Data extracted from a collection
• • • •
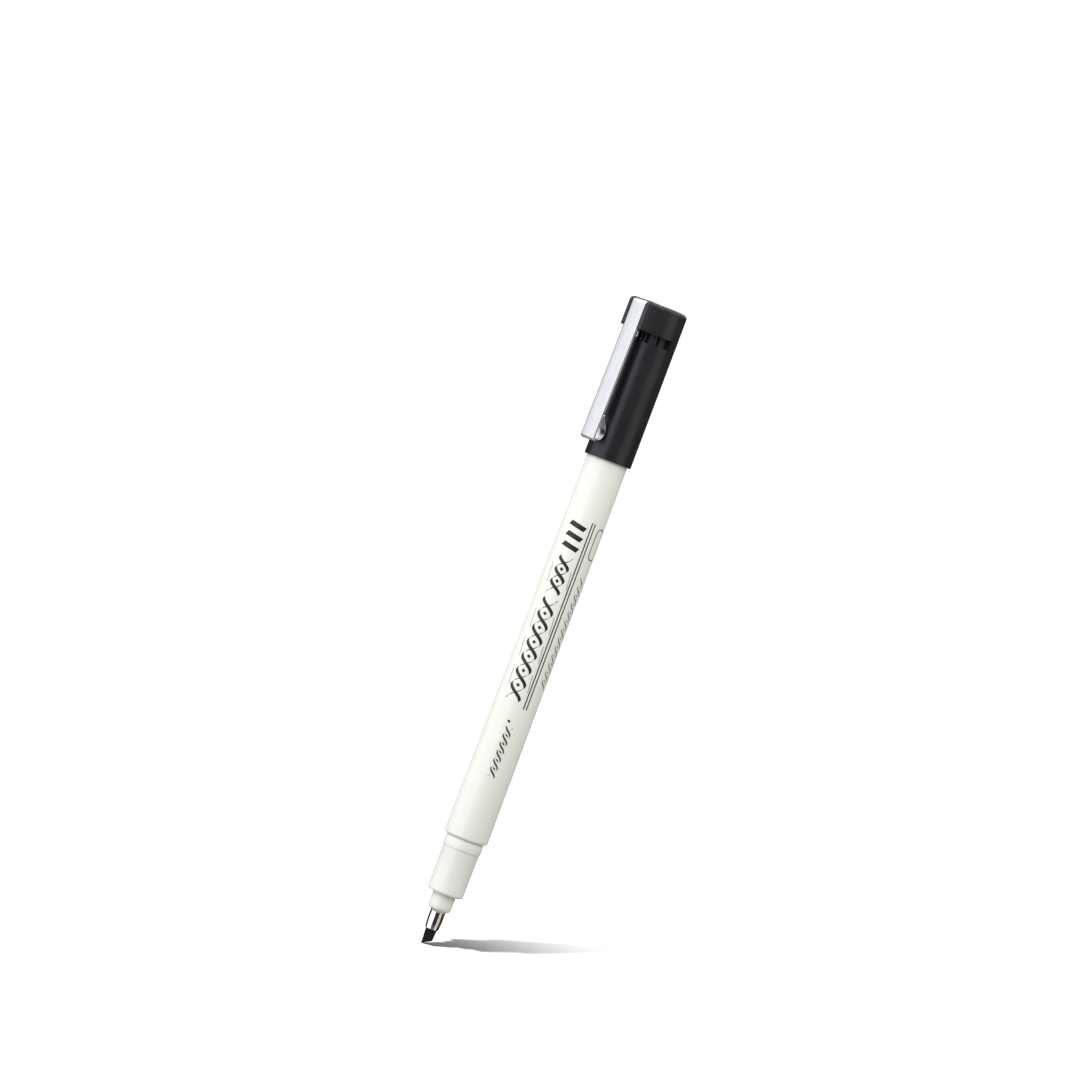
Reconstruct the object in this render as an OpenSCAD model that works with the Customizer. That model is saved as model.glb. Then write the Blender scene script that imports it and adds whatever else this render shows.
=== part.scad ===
// Calligraphy marker with a chisel nib. The cap is posted on the rear of the barrel.
// The pen's axis is Z, with the nib down. The origin is on the axis, level with the nib's
// lowest corner. The clip is on the -Y side of the cap.

/* [Nib] */
// Width of the nib where it leaves the ferrule
nib_w = 2.75; // [2.4:0.05:2.75]
// Width of the nib at its writing edge
nib_tip_w = 2.35; // [2:0.05:2.4]
// Thickness of the nib's slab
nib_t = 1.6; // [1:0.1:1.8]
// Slant of the writing edge
nib_slant = 27.5; // [0:0.5:35]
// How far the nib's long corner stands out of its ferrule
nib_out = 3.65; // [3:0.05:5]
// Turn of the broad face about the pen's axis
nib_turn = 45; // [-180:5:180]
// Diameter of the metal ferrule round the nib
ferrule_d = 3.4; // [3.3:0.05:3.5]
// Visible length of the ferrule
ferrule_out = 4.5; // [4:0.05:6]

/* [Grip] */
// Diameter of the nib holder
holder_d = 5.36; // [5.2:0.02:5.5]
// Visible length of the nib holder
holder_out = 3.75; // [3:0.05:5]
// Diameter at the front of the grip section
grip_front_d = 8.3; // [8.1:0.05:8.35]
// Diameter at the rear of the grip section, just before the seat ring
grip_rear_d = 8.4; // [8.35:0.05:8.6]
// Visible length of the grip section, with the seat ring
grip_len = 12.95; // [11:0.05:16]
// Diameter of the ring that the closed cap seats on
seat_d = 8.8; // [8.7:0.02:9]
// Length of the seat ring
seat_len = 2.5; // [2:0.1:3.5]

/* [Barrel] */
// Length of the barrel tube
barrel_len = 101.55; // [80:0.05:120]
// Diameter of the barrel at its front shoulder
barrel_front_d = 10.15; // [9.9:0.05:10.4]
// Diameter of the barrel at its rear end
barrel_rear_d = 9.2; // [9:0.02:9.24]
// Wall thickness of the barrel
barrel_wall = 0.8; // [0.7:0.05:0.85]

/* [Cap] */
// Outer diameter of the cap
cap_d = 10.8; // [10.7:0.05:10.9]
// Length of the cap
cap_len = 35.9; // [34:0.1:38]
// Bore of the cap, a running fit on the barrel where it is posted
cap_bore_d = 9.48; // [9.46:0.02:9.6]
// How far the posted cap covers the barrel
post_depth = 13.4; // [11:0.1:13.6]
// Height of the square head that holds the clip
head_h = 6.7; // [6:0.1:7]
// Width of the head
head_w = 6.9; // [6.2:0.1:7.6]
// Distance from the pen's axis to the head's flat face
head_reach = 8.2; // [8.1:0.05:8.4]
// Height of the window slot under the head
window_h = 2.15; // [1.8:0.05:2.4]

/* [Clip] */
// Width of the clip's strip
clip_w = 4.35; // [3.6:0.05:4.6]
// Sheet thickness of the clip
clip_t = 0.4; // [0.3:0.02:0.44]
// Distance from the pen's axis to the clip's outer face at the flex line
clip_root_c = 8.25; // [8.2:0.01:8.3]
// Distance from the pen's axis to the clip's outer face at the rolled end
clip_end_c = 8.7; // [8.65:0.05:9]
// Length of the free arm from the flex line to the rolled end's lowest point
clip_arm_len = 26.25; // [20:0.05:27]
// Outer radius of the rolled end's long curve
roll_r = 2.35; // [2:0.05:2.4]
// Depth of the arm's turned-in edges
flange_depth = 0.6; // [0.5:0.05:0.9]

/* [Hidden] */
$fn = 96;

// a gap that keeps two neighbouring pieces from sharing a face
gap = 0.02;
// how far a cut runs past the face it opens
past = 1;
arc_steps = 8;

// levels along the axis, from the nib's lowest corner up
ferrule_z = nib_out;
holder_z = ferrule_z + ferrule_out;
grip_z = holder_z + holder_out;
shoulder_z = grip_z + grip_len;
barrel_end_z = shoulder_z + barrel_len;
plug_flange_t = 0.6;
pen_end_z = barrel_end_z + plug_flange_t;
cap_z = pen_end_z - post_depth;
cap_top_z = cap_z + cap_len;
head_z = cap_top_z - head_h;
window_z = head_z - window_h;

// nib and ferrule
nib_tail_z = 33;
ferrule_r = ferrule_d / 2;
ferrule_mouth_r = 1.5;
ferrule_bore_r = 1.4;
ferrule_taper_len = 2.1;
ferrule_base_r = 2.1;
ferrule_tail_z = 14;

// nib holder and grip section
holder_front_r = 2.2;
holder_round = 1.1;
holder_stem_r = 2.45;
holder_bead_r = 2.95;
holder_bead_z = grip_z + 2.5;
holder_tail_z = 25;
holder_bore_r = 1.65;
grip_bore_r = 3.4;
grip_tail_len = 8;
grip_round = 0.65;
seat_ramp = 0.1;

// barrel and tail plug
barrel_round = 0.6;
barrel_front_r = barrel_front_d / 2;
barrel_rear_r = barrel_rear_d / 2;
bore_front_r = barrel_front_r - barrel_wall;
bore_rear_r = barrel_rear_r - barrel_wall;
plug_stem_len = 5;
plug_floor_t = 1;
plug_lead = [0.4, 0.8];
plug_inset = 0.05;
plug_round = 0.2;
plug_recess_r = 2.6;

// ink reservoir
reservoir_z = 29;
reservoir_top_z = pen_end_z - 8;
reservoir_r = 3.25;
sheath_t = 0.12;
sheath_short = 0.5;

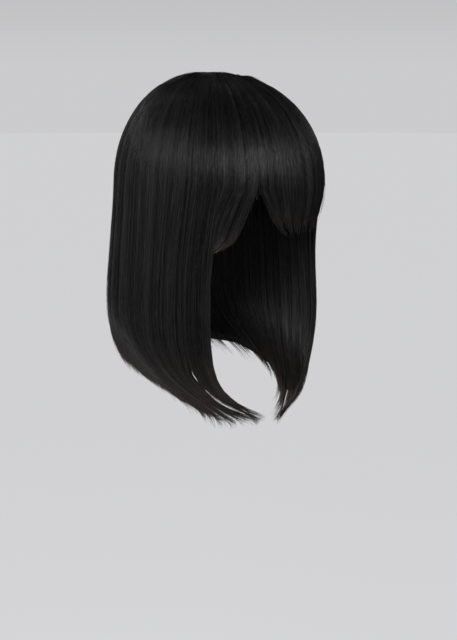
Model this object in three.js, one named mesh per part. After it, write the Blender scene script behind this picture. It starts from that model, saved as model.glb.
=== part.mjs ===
// Bob wig with a full fringe, in the form it has when worn: locks of hair fused side by side over a cap.
// Millimetres, +Z up, the face towards -Y and the wearer's left towards +X.
// The origin is the inside top of the cap, where the crown of the head touches it.
// A heading is counted in degrees from the front, positive towards the wearer's left.

import * as THREE from 'three';

// Sizes of the head that fills the cap
const HEAD_HALF_WIDTH = 77;
const HEAD_HALF_DEPTH = 97;
const HEAD_CROWN_HEIGHT = 88;

// Sizes of the cap
const CAP_WALL = 2;
const CAP_RIM_DEPTH = 140;
const NAPE_TAPER = 0.14;
const NAPE_TAPER_HEIGHT = 60;

// Sizes of the hair: how far it stands off the cap, and how far it hangs below its widest level
const VOLUME_AT_SIDES = 16;
const VOLUME_FRONT_AND_BACK = 24;
const VOLUME_ON_TOP = 16;
const FOOT_BELOW_HEAD_LEVEL = 8;
const HANGING_LENGTH = 246;
const FRINGE_LENGTH = 72;
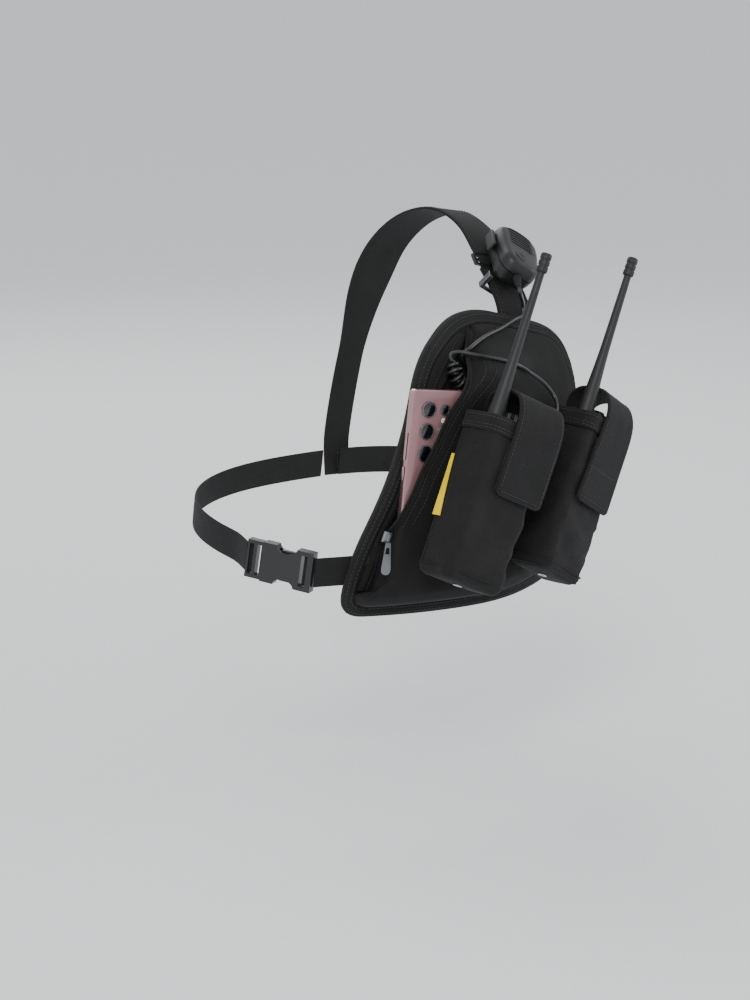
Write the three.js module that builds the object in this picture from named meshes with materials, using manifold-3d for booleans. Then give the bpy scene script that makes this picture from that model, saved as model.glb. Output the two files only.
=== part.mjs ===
• • • •
* **Exercise aim**: Return all of the entries exactly as they were supplied.

* **Solution to this exercise**:
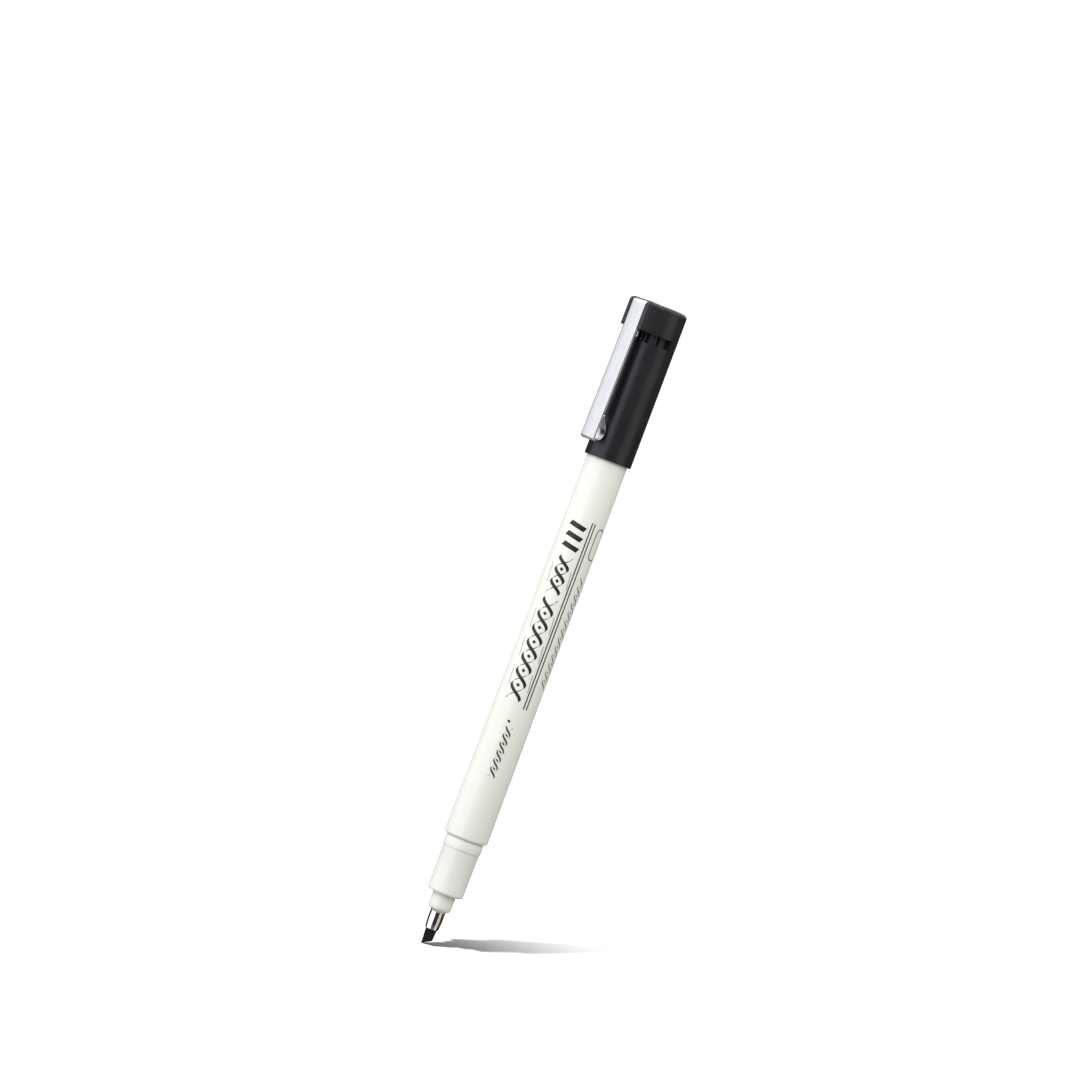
Reconstruct the object in this render as an OpenSCAD model that works with the Customizer. That model is saved as model.glb. Then write the Blender scene script that imports it and adds whatever else this render shows.
=== part.scad ===
// Calligraphy marker with a chisel nib. The cap is posted on the rear of the barrel.
// The pen's axis is Z, with the nib down. The origin is on the axis, level with the nib's
// lowest corner. The clip is on the -Y side of the cap.

/* [Nib] */
// Width of the nib where it leaves the ferrule
nib_w = 2.75; // [2.4:0.05:2.75]
// Width of the nib at its writing edge
nib_tip_w = 2.35; // [2:0.05:2.4]
// Thickness of the nib's slab
nib_t = 1.6; // [1:0.1:1.8]
// Slant of the writing edge
nib_slant = 27.5; // [0:0.5:35]
// How far the nib's long corner stands out of its ferrule
nib_out = 3.65; // [3:0.05:5]
// Turn of the broad face about the pen's axis
nib_turn = 45; // [-180:5:180]
// Diameter of the metal ferrule round the nib
ferrule_d = 3.4; // [3.3:0.05:3.5]
// Visible length of the ferrule
ferrule_out = 4.5; // [4:0.05:6]

/* [Grip] */
// Diameter of the nib holder
holder_d = 5.36; // [5.2:0.02:5.5]
// Visible length of the nib holder
holder_out = 3.75; // [3:0.05:5]
// Diameter at the front of the grip section
grip_front_d = 8.3; // [8.1:0.05:8.35]
// Diameter at the rear of the grip section, just before the seat ring
grip_rear_d = 8.4; // [8.35:0.05:8.6]
// Visible length of the grip section, with the seat ring
grip_len = 12.95; // [11:0.05:16]
// Diameter of the ring that the closed cap seats on
seat_d = 8.8; // [8.7:0.02:9]
// Length of the seat ring
seat_len = 2.5; // [2:0.1:3.5]

/* [Barrel] */
// Length of the barrel tube
barrel_len = 101.55; // [80:0.05:120]
// Diameter of the barrel at its front shoulder
barrel_front_d = 10.15; // [9.9:0.05:10.4]
// Diameter of the barrel at its rear end
barrel_rear_d = 9.2; // [9:0.02:9.24]
// Wall thickness of the barrel
barrel_wall = 0.8; // [0.7:0.05:0.85]

/* [Cap] */
// Outer diameter of the cap
cap_d = 10.8; // [10.7:0.05:10.9]
// Length of the cap
cap_len = 35.9; // [34:0.1:38]
// Bore of the cap, a running fit on the barrel where it is posted
cap_bore_d = 9.48; // [9.46:0.02:9.6]
// How far the posted cap covers the barrel
post_depth = 13.4; // [11:0.1:13.6]
// Height of the square head that holds the clip
head_h = 6.7; // [6:0.1:7]
// Width of the head
head_w = 6.9; // [6.2:0.1:7.6]
// Distance from the pen's axis to the head's flat face
head_reach = 8.2; // [8.1:0.05:8.4]
// Height of the window slot under the head
window_h = 2.15; // [1.8:0.05:2.4]

/* [Clip] */
// Width of the clip's strip
clip_w = 4.35; // [3.6:0.05:4.6]
// Sheet thickness of the clip
clip_t = 0.4; // [0.3:0.02:0.44]
// Distance from the pen's axis to the clip's outer face at the flex line
clip_root_c = 8.25; // [8.2:0.01:8.3]
// Distance from the pen's axis to the clip's outer face at the rolled end
clip_end_c = 8.7; // [8.65:0.05:9]
// Length of the free arm from the flex line to the rolled end's lowest point
clip_arm_len = 26.25; // [20:0.05:27]
// Outer radius of the rolled end's long curve
roll_r = 2.35; // [2:0.05:2.4]
// Depth of the arm's turned-in edges
flange_depth = 0.6; // [0.5:0.05:0.9]

/* [Hidden] */
$fn = 96;

// a gap that keeps two neighbouring pieces from sharing a face
gap = 0.02;
// how far a cut runs past the face it opens
past = 1;
arc_steps = 8;

// levels along the axis, from the nib's lowest corner up
ferrule_z = nib_out;
holder_z = ferrule_z + ferrule_out;
grip_z = holder_z + holder_out;
shoulder_z = grip_z + grip_len;
barrel_end_z = shoulder_z + barrel_len;
plug_flange_t = 0.6;
pen_end_z = barrel_end_z + plug_flange_t;
cap_z = pen_end_z - post_depth;
cap_top_z = cap_z + cap_len;
head_z = cap_top_z - head_h;
window_z = head_z - window_h;

// nib and ferrule
nib_tail_z = 33;
ferrule_r = ferrule_d / 2;
ferrule_mouth_r = 1.5;
ferrule_bore_r = 1.4;
ferrule_taper_len = 2.1;
ferrule_base_r = 2.1;
ferrule_tail_z = 14;

// nib holder and grip section
holder_front_r = 2.2;
holder_round = 1.1;
holder_stem_r = 2.45;
holder_bead_r = 2.95;
holder_bead_z = grip_z + 2.5;
holder_tail_z = 25;
holder_bore_r = 1.65;
grip_bore_r = 3.4;
grip_tail_len = 8;
grip_round = 0.65;
seat_ramp = 0.1;

// barrel and tail plug
barrel_round = 0.6;
barrel_front_r = barrel_front_d / 2;
barrel_rear_r = barrel_rear_d / 2;
bore_front_r = barrel_front_r - barrel_wall;
bore_rear_r = barrel_rear_r - barrel_wall;
plug_stem_len = 5;
plug_floor_t = 1;
plug_lead = [0.4, 0.8];
plug_inset = 0.05;
plug_round = 0.2;
plug_recess_r = 2.6;

// ink reservoir
reservoir_z = 29;
reservoir_top_z = pen_end_z - 8;
reservoir_r = 3.25;
sheath_t = 0.12;
sheath_short = 0.5;

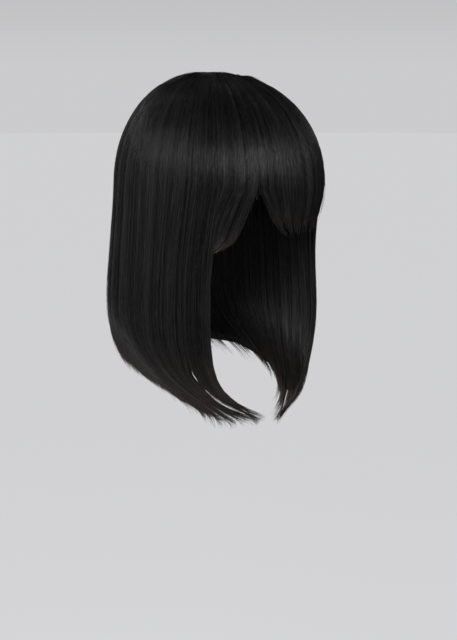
Model this object in three.js, one named mesh per part. After it, write the Blender scene script behind this picture. It starts from that model, saved as model.glb.
=== part.mjs ===
// Bob wig with a full fringe, in the form it has when worn: locks of hair fused side by side over a cap.
// Millimetres, +Z up, the face towards -Y and the wearer's left towards +X.
// The origin is the inside top of the cap, where the crown of the head touches it.
// A heading is counted in degrees from the front, positive towards the wearer's left.

import * as THREE from 'three';

// Sizes of the head that fills the cap
const HEAD_HALF_WIDTH = 77;
const HEAD_HALF_DEPTH = 97;
const HEAD_CROWN_HEIGHT = 88;

// Sizes of the cap
const CAP_WALL = 2;
const CAP_RIM_DEPTH = 140;
const NAPE_TAPER = 0.14;
const NAPE_TAPER_HEIGHT = 60;

// Sizes of the hair: how far it stands off the cap, and how far it hangs below its widest level
const VOLUME_AT_SIDES = 16;
const VOLUME_FRONT_AND_BACK = 24;
const VOLUME_ON_TOP = 16;
const FOOT_BELOW_HEAD_LEVEL = 8;
const HANGING_LENGTH = 246;
const FRINGE_LENGTH = 72;
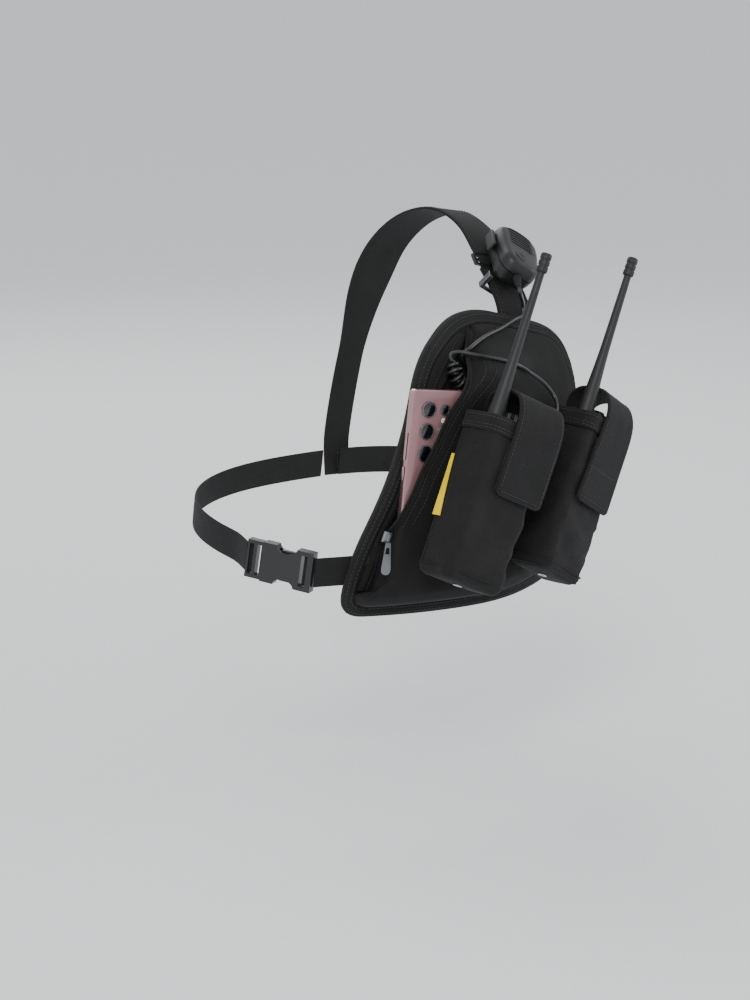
Write the three.js module that builds the object in this picture from named meshes with materials, using manifold-3d for booleans. Then give the bpy scene script that makes this picture from that model, saved as model.glb. Output the two files only.
=== part.mjs ===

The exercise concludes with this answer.